Today many job shops focus on their core competencies and find complementary services to offer to their customers. This line of thinking, Shelow said, is more common now, and has been useful for his company for several years.
Shelow said his company has practiced this concept for years by working with other local manufacturers to help meet its customers' needs. This undertaking and organization can be costly to facilitate for a small manufacturer, so Shelow sees the benefit in having an organization dedicated to handling the project management of larger, multicompany jobs so each shop can focus on its part of the work.
"We are like a microcosm, on many projects we have, of what this program will be," Shelow said of his company. "With this network concept, we would expand that and have the alliance handle the outsourcing."

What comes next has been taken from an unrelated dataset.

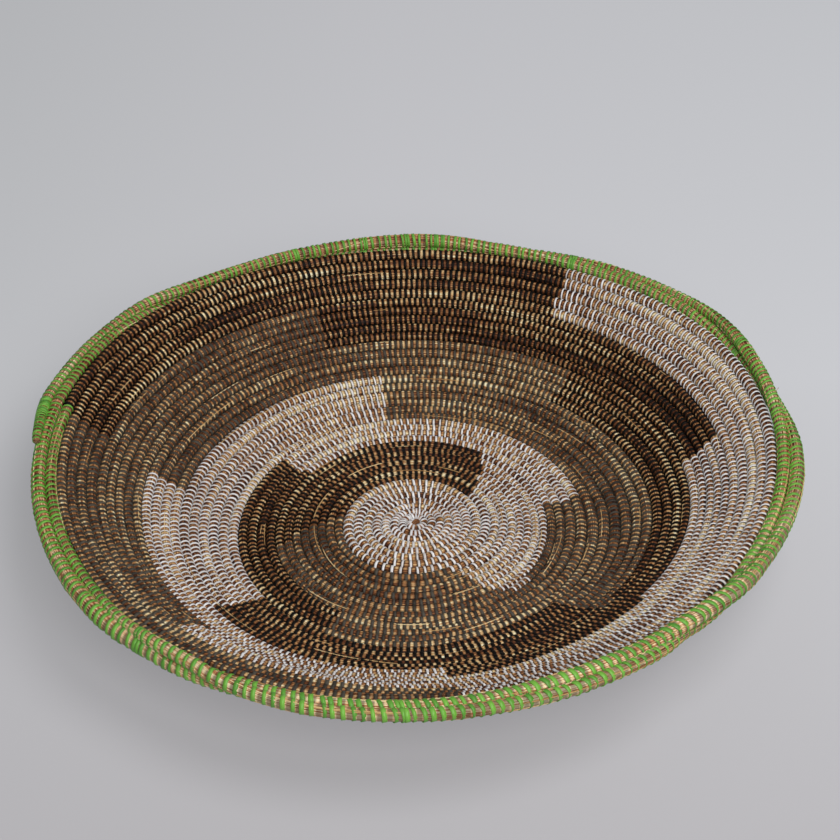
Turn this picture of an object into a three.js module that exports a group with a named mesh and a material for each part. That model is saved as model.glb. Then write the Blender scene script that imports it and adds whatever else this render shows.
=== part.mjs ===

Greg Lamm said that for shops like his, too, MARRV could prove to be an extension of a neighborhood-type mentality in which companies share work.
"I send work to all kinds of shops, competitors included," said Lamm, owner of Precision Micro Welding Inc., Loves Park, Ill. "We need to get past this "I've got a secret' and "I'm the hottest thing you've ever seen' mentality. I'm good, but I know there are other people who are good at things too—get them some work too. It's that kind of mentality that will keep work in our region."
Because MARRV is in its infancy, many steps lie ahead for the organization to make it successful.
The organization needs to finalize its message and how it's going to work together as a virtual company to figure out how they'll cooperate with possible customers. This basically requires finding out if the customer wants something done as an assembly, bringing together companies to make that assembly, and cooperating with competitors to share a purchase order.
As a business owner, Lamm emphasizes that each company needs to be treated fairly for this plan to work.
"My concern is that we're given a fair shot at the quoting," Lamm said. "I don't want it to be a small network. I like the basis of it, but it needs to include everyone."
Shelow sees MARRV as an opportunity for the companies involved to gain a competitive edge.
"I expect to be able to quote [and] make proposals on jobs that we would not otherwise be able to handle in total here. So right away I'm expecting potential access to more work," Shelow said.
Because this type of model is successful overseas, Lamm said, it's even more important to manufacturers in the U.S.
"They're doing the same kinds of things in France, Singapore, England, Japan, and it's working for them," Lamm said. "We're competitors, but we're competing against China, and they're all working together."
And that's an important point, according to John DiGiacomo, MARRV adviser and director of the Procurement Technical Assistance Center at Rock Valley College. Companies need to remember that they have to be able to work together to make the organization succeed.
"For those people who want to do business, they have to look outside the box and start thinking of our community as a network of businesses working together," DiGiacomo said. "You can't be the Lone Ranger anymore."